#### Objective:
In the data below, find the line containing "attach(panel, side.arm)"; reproduce that line and all subsequent lines exactly, and nothing else.
* * *
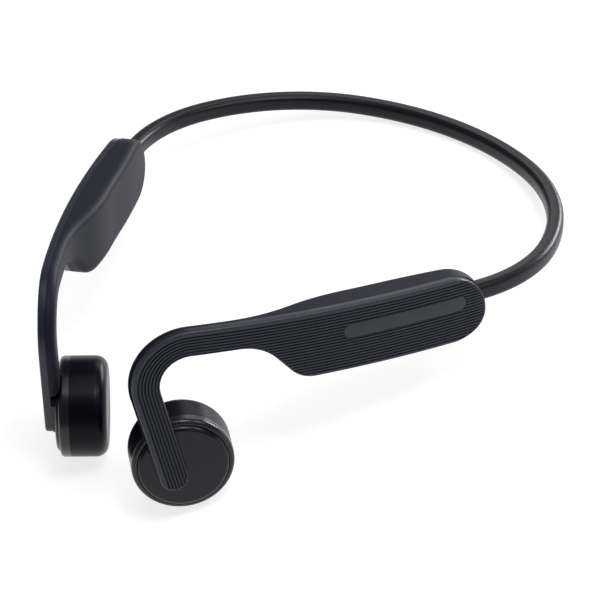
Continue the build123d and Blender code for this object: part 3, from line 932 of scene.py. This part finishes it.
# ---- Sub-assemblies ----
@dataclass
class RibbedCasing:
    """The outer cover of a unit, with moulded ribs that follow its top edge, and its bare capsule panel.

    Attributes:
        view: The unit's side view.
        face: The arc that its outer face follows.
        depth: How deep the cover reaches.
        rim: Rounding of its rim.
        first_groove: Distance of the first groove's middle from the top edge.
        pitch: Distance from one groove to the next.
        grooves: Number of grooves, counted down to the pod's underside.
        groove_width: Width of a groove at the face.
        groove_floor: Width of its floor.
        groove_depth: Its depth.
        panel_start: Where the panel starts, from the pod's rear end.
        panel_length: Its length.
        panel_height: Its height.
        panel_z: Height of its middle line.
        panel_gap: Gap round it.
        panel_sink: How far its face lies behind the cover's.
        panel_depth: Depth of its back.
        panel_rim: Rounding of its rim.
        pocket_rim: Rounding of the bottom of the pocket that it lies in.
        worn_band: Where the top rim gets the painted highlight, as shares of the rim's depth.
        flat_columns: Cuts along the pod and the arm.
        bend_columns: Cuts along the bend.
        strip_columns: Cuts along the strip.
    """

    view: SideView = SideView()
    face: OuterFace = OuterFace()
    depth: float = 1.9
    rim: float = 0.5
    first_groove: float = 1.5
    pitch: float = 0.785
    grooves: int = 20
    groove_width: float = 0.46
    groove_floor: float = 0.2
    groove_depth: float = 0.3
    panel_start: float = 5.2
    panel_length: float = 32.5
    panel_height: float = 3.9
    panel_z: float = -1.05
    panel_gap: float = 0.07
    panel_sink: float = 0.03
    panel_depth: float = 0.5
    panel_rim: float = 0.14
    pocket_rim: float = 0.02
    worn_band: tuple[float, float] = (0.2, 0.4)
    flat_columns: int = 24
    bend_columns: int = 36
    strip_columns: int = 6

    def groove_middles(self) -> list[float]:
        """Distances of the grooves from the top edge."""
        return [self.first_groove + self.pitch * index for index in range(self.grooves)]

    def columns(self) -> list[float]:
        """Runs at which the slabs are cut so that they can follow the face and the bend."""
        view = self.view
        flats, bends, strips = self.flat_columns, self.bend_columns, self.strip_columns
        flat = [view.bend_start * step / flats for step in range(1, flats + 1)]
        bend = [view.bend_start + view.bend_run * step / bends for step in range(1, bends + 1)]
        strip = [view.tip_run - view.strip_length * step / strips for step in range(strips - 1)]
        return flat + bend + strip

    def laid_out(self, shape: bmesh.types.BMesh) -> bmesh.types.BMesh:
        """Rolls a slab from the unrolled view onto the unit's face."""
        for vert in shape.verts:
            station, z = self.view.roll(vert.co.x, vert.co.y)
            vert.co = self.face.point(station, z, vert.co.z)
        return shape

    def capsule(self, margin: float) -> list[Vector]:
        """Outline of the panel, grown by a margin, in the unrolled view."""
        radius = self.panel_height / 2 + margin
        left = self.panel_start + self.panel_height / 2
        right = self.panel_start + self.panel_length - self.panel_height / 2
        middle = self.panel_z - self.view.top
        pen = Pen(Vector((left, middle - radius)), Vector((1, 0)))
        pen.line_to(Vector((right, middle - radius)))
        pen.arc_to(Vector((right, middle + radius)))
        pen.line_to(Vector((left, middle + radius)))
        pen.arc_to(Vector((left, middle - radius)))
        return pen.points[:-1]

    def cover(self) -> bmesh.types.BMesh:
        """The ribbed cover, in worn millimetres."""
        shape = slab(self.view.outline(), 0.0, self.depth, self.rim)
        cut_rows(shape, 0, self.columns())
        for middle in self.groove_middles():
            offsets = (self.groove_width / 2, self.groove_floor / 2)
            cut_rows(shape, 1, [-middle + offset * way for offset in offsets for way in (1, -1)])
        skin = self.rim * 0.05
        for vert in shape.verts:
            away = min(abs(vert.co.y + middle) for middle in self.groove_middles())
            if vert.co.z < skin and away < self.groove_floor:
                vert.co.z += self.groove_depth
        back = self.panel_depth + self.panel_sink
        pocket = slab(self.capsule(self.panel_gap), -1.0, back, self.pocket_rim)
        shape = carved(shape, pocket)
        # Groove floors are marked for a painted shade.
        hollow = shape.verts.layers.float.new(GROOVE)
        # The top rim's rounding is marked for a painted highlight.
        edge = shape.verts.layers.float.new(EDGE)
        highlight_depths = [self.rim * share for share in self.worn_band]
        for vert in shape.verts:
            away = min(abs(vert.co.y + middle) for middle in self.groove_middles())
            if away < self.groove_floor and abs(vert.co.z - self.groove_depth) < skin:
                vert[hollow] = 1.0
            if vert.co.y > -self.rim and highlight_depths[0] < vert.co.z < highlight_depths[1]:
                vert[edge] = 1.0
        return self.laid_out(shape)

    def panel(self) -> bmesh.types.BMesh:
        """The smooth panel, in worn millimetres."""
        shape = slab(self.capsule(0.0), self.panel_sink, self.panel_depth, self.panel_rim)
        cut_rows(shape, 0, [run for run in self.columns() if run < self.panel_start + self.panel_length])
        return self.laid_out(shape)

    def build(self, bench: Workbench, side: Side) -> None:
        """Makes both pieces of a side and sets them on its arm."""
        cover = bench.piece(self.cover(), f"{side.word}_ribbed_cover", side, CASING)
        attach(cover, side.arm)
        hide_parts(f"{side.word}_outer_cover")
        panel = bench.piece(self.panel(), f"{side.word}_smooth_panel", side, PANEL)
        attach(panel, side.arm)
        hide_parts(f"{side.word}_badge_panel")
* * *
#### Task solution:
        attach(panel, side.arm)
        hide_parts(f"{side.word}_badge_panel")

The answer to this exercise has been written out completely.